Output the full material exactly as it appears here.

** begin Data **

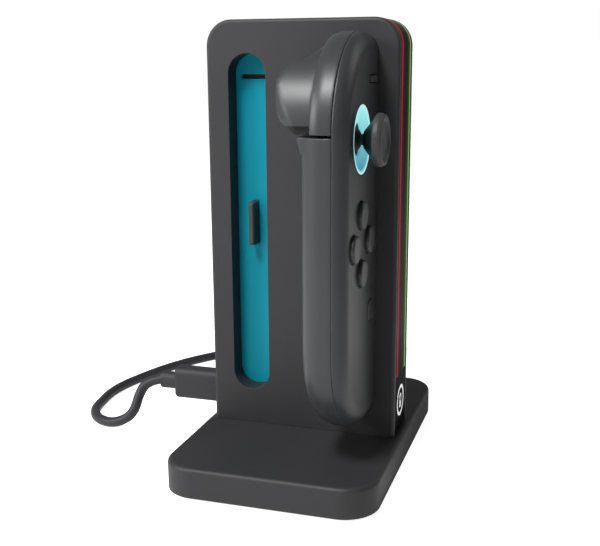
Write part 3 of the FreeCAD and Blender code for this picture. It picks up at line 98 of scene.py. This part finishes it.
def make_moulded_grain():
    """Broad uneven tone, and a fine spark-eroded grain as a bump over softened edges."""
    group, given, made = new_group(
        "moulded_grain",
        (("Grain", 0.0005), ("Depth", 0.2), ("Edge", 0.0003)),
        (("Tone", "NodeSocketFloat"), ("Edge Mask", "NodeSocketFloat"), ("Normal", "NodeSocketVector")),
    )
    place = group.nodes.new("ShaderNodeTexCoord")
    fine = group.nodes.new("ShaderNodeTexNoise")
    fine.inputs["Detail"].default_value = 4.0
    fine.inputs["Roughness"].default_value = 0.65
    group.links.new(place.outputs["Object"], fine.inputs["Vector"])
    group.links.new(arithmetic(group, "DIVIDE", 1.0, given.outputs["Grain"]), fine.inputs["Scale"])
    broad = group.nodes.new("ShaderNodeTexNoise")
    broad.inputs["Scale"].default_value = 45.0
    broad.inputs["Detail"].default_value = 3.0
    group.links.new(place.outputs["Object"], broad.inputs["Vector"])
    soft = group.nodes.new("ShaderNodeBevel")
    soft.samples = 6
    group.links.new(given.outputs["Edge"], soft.inputs["Radius"])
    bump = group.nodes.new("ShaderNodeBump")
    bump.inputs["Distance"].default_value = 0.00006
    group.links.new(given.outputs["Depth"], bump.inputs["Strength"])
    group.links.new(fine.outputs["Fac"], bump.inputs["Height"])
    group.links.new(soft.outputs["Normal"], bump.inputs["Normal"])
    flat = group.nodes.new("ShaderNodeNewGeometry")
    same = group.nodes.new("ShaderNodeVectorMath")
    same.operation = "DOT_PRODUCT"
    group.links.new(soft.outputs["Normal"], same.inputs[0])
    group.links.new(flat.outputs["Normal"], same.inputs[1])
    turned = arithmetic(group, "SUBTRACT", 1.0, same.outputs["Value"])
    group.links.new(arithmetic(group, "MULTIPLY", turned, 4.0), made.inputs["Edge Mask"])
    group.links.new(broad.outputs["Fac"], made.inputs["Tone"])
    group.links.new(bump.outputs["Normal"], made.inputs["Normal"])
    return group


GRAIN = make_moulded_grain()


def bare_material(name):
    """A new material with its tree and its Principled shader."""
    made = bpy.data.materials.new(name)
    made.use_nodes = True
    return made, made.node_tree, made.node_tree.nodes["Principled BSDF"]


def blended(tree, share, first, second):
    """A colour mix by share. The share and either colour are sockets or values."""
    mix = tree.nodes.new("ShaderNodeMix")
    mix.data_type = "RGBA"
    mix.clamp_factor = True
    sockets = (mix.inputs["Factor"], mix.inputs["A"], mix.inputs["B"])
    for socket, value in zip(sockets, (share, first, second)):
        if isinstance(value, bpy.types.NodeSocket):
            tree.links.new(value, socket)
        elif isinstance(value, (int, float)):
            socket.default_value = value
        else:
            socket.default_value = (*value, 1)
    return mix.outputs["Result"]


def brighter(colour, times):
    return tuple(min(part * times, 1.0) for part in colour)


def moulded(name, colour, roughness, grain, depth, edge):
    """A moulded surface. Gives its material, tree, shader and colour socket."""
    made, tree, shader = bare_material(name)
    look = tree.nodes.new("ShaderNodeGroup")
    look.node_tree = GRAIN
    look.inputs["Grain"].default_value = grain
    look.inputs["Depth"].default_value = depth
    look.inputs["Edge"].default_value = edge
    toned = blended(tree, look.outputs["Tone"], brighter(colour, 0.88), brighter(colour, 1.14))
    # Edges are lightened towards twice the colour: partly wear, and partly a painted highlight along them.
    edge_wear_and_highlight = arithmetic(tree, "MULTIPLY", look.outputs["Edge Mask"], 0.35)
    surface_colour = blended(tree, edge_wear_and_highlight, toned, brighter(colour, 2.0))
    tree.links.new(surface_colour, shader.inputs["Base Color"])
    uneven = arithmetic(tree, "MULTIPLY", look.outputs["Tone"], 0.1)
    tree.links.new(arithmetic(tree, "ADD", uneven, roughness - 0.05), shader.inputs["Roughness"])
    tree.links.new(look.outputs["Normal"], shader.inputs["Normal"])
    shader.inputs["Specular IOR Level"].default_value = 0.3
    return made, tree, shader, surface_colour


def plastic(name, colour, roughness, grain=0.0005, depth=0.2, edge=0.0003):
    return moulded(name, colour, roughness, grain, depth, edge)[0]


def metal(name, colour, roughness, grain=0.0009, depth=0.15):
    made, _, shader, _ = moulded(name, colour, roughness, grain, depth, 0.00015)
    shader.inputs["Metallic"].default_value = 1.0
    return made


def finish(material, *names):
    """Gives CAD nodes their material."""
    for name in names:
        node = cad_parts[name]
        for place in node.material_slots:
            place.material = material


STAND_GREY = (0.0215, 0.021, 0.0225)
BLACK = (0.012, 0.012, 0.013)

stand_plastic = plastic("stand moulding", STAND_GREY, 0.52, 0.0004, 0.28)
rubber = plastic("rubber", (0.016, 0.016, 0.017), 0.8, 0.0003, 0.5)
steel = metal("bright steel", (0.55, 0.55, 0.56), 0.3)
finish(stand_plastic, "base_cover", "base_plate")
finish(rubber, "rubber_feet")
finish(steel, "base_screws", "ballast_plate")

# ---------------------------------------------------------------- tower
# Two matching mouldings meet at the middle of the tower, on three posts. A block at
# the foot takes four screws from the base. The board between them carries the chips.

solder_mask = plastic("solder mask", (0.012, 0.03, 0.022), 0.35, 0.0012, 0.1)
chip_black = plastic("chip moulding", (0.02, 0.02, 0.021), 0.6, 0.0003, 0.3)
lamp_clear = plastic("lamp lens", (0.75, 0.8, 0.72), 0.2, 0.001, 0.05)
finish(stand_plastic, "front_panel", "rear_panel", "tower_foot")
finish(steel, "tower_screws")
finish(solder_mask, "main_board", "pad_board")
finish(chip_black, "board_parts")
finish(lamp_clear, "status_leds")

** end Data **

Task answer |
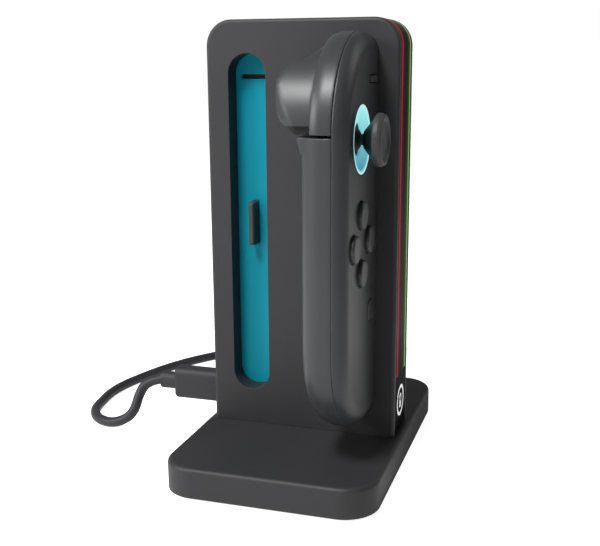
Write part 3 of the FreeCAD and Blender code for this picture. It picks up at line 98 of scene.py. This part finishes it.
def make_moulded_grain():
    """Broad uneven tone, and a fine spark-eroded grain as a bump over softened edges."""
    group, given, made = new_group(
        "moulded_grain",
        (("Grain", 0.0005), ("Depth", 0.2), ("Edge", 0.0003)),
        (("Tone", "NodeSocketFloat"), ("Edge Mask", "NodeSocketFloat"), ("Normal", "NodeSocketVector")),
    )
    place = group.nodes.new("ShaderNodeTexCoord")
    fine = group.nodes.new("ShaderNodeTexNoise")
    fine.inputs["Detail"].default_value = 4.0
    fine.inputs["Roughness"].default_value = 0.65
    group.links.new(place.outputs["Object"], fine.inputs["Vector"])
    group.links.new(arithmetic(group, "DIVIDE", 1.0, given.outputs["Grain"]), fine.inputs["Scale"])
    broad = group.nodes.new("ShaderNodeTexNoise")
    broad.inputs["Scale"].default_value = 45.0
    broad.inputs["Detail"].default_value = 3.0
    group.links.new(place.outputs["Object"], broad.inputs["Vector"])
    soft = group.nodes.new("ShaderNodeBevel")
    soft.samples = 6
    group.links.new(given.outputs["Edge"], soft.inputs["Radius"])
    bump = group.nodes.new("ShaderNodeBump")
    bump.inputs["Distance"].default_value = 0.00006
    group.links.new(given.outputs["Depth"], bump.inputs["Strength"])
    group.links.new(fine.outputs["Fac"], bump.inputs["Height"])
    group.links.new(soft.outputs["Normal"], bump.inputs["Normal"])
    flat = group.nodes.new("ShaderNodeNewGeometry")
    same = group.nodes.new("ShaderNodeVectorMath")
    same.operation = "DOT_PRODUCT"
    group.links.new(soft.outputs["Normal"], same.inputs[0])
    group.links.new(flat.outputs["Normal"], same.inputs[1])
    turned = arithmetic(group, "SUBTRACT", 1.0, same.outputs["Value"])
    group.links.new(arithmetic(group, "MULTIPLY", turned, 4.0), made.inputs["Edge Mask"])
    group.links.new(broad.outputs["Fac"], made.inputs["Tone"])
    group.links.new(bump.outputs["Normal"], made.inputs["Normal"])
    return group


GRAIN = make_moulded_grain()


def bare_material(name):
    """A new material with its tree and its Principled shader."""
    made = bpy.data.materials.new(name)
    made.use_nodes = True
    return made, made.node_tree, made.node_tree.nodes["Principled BSDF"]


def blended(tree, share, first, second):
    """A colour mix by share. The share and either colour are sockets or values."""
    mix = tree.nodes.new("ShaderNodeMix")
    mix.data_type = "RGBA"
    mix.clamp_factor = True
    sockets = (mix.inputs["Factor"], mix.inputs["A"], mix.inputs["B"])
    for socket, value in zip(sockets, (share, first, second)):
        if isinstance(value, bpy.types.NodeSocket):
            tree.links.new(value, socket)
        elif isinstance(value, (int, float)):
            socket.default_value = value
        else:
            socket.default_value = (*value, 1)
    return mix.outputs["Result"]


def brighter(colour, times):
    return tuple(min(part * times, 1.0) for part in colour)


def moulded(name, colour, roughness, grain, depth, edge):
    """A moulded surface. Gives its material, tree, shader and colour socket."""
    made, tree, shader = bare_material(name)
    look = tree.nodes.new("ShaderNodeGroup")
    look.node_tree = GRAIN
    look.inputs["Grain"].default_value = grain
    look.inputs["Depth"].default_value = depth
    look.inputs["Edge"].default_value = edge
    toned = blended(tree, look.outputs["Tone"], brighter(colour, 0.88), brighter(colour, 1.14))
    # Edges are lightened towards twice the colour: partly wear, and partly a painted highlight along them.
    edge_wear_and_highlight = arithmetic(tree, "MULTIPLY", look.outputs["Edge Mask"], 0.35)
    surface_colour = blended(tree, edge_wear_and_highlight, toned, brighter(colour, 2.0))
    tree.links.new(surface_colour, shader.inputs["Base Color"])
    uneven = arithmetic(tree, "MULTIPLY", look.outputs["Tone"], 0.1)
    tree.links.new(arithmetic(tree, "ADD", uneven, roughness - 0.05), shader.inputs["Roughness"])
    tree.links.new(look.outputs["Normal"], shader.inputs["Normal"])
    shader.inputs["Specular IOR Level"].default_value = 0.3
    return made, tree, shader, surface_colour


def plastic(name, colour, roughness, grain=0.0005, depth=0.2, edge=0.0003):
    return moulded(name, colour, roughness, grain, depth, edge)[0]


def metal(name, colour, roughness, grain=0.0009, depth=0.15):
    made, _, shader, _ = moulded(name, colour, roughness, grain, depth, 0.00015)
    shader.inputs["Metallic"].default_value = 1.0
    return made


def finish(material, *names):
    """Gives CAD nodes their material."""
    for name in names:
        node = cad_parts[name]
        for place in node.material_slots:
            place.material = material


STAND_GREY = (0.0215, 0.021, 0.0225)
BLACK = (0.012, 0.012, 0.013)

stand_plastic = plastic("stand moulding", STAND_GREY, 0.52, 0.0004, 0.28)
rubber = plastic("rubber", (0.016, 0.016, 0.017), 0.8, 0.0003, 0.5)
steel = metal("bright steel", (0.55, 0.55, 0.56), 0.3)
finish(stand_plastic, "base_cover", "base_plate")
finish(rubber, "rubber_feet")
finish(steel, "base_screws", "ballast_plate")

# ---------------------------------------------------------------- tower
# Two matching mouldings meet at the middle of the tower, on three posts. A block at
# the foot takes four screws from the base. The board between them carries the chips.

solder_mask = plastic("solder mask", (0.012, 0.03, 0.022), 0.35, 0.0012, 0.1)
chip_black = plastic("chip moulding", (0.02, 0.02, 0.021), 0.6, 0.0003, 0.3)
lamp_clear = plastic("lamp lens", (0.75, 0.8, 0.72), 0.2, 0.001, 0.05)
finish(stand_plastic, "front_panel", "rear_panel", "tower_foot")
finish(steel, "tower_screws")
finish(solder_mask, "main_board", "pad_board")
finish(chip_black, "board_parts")
finish(lamp_clear, "status_leds")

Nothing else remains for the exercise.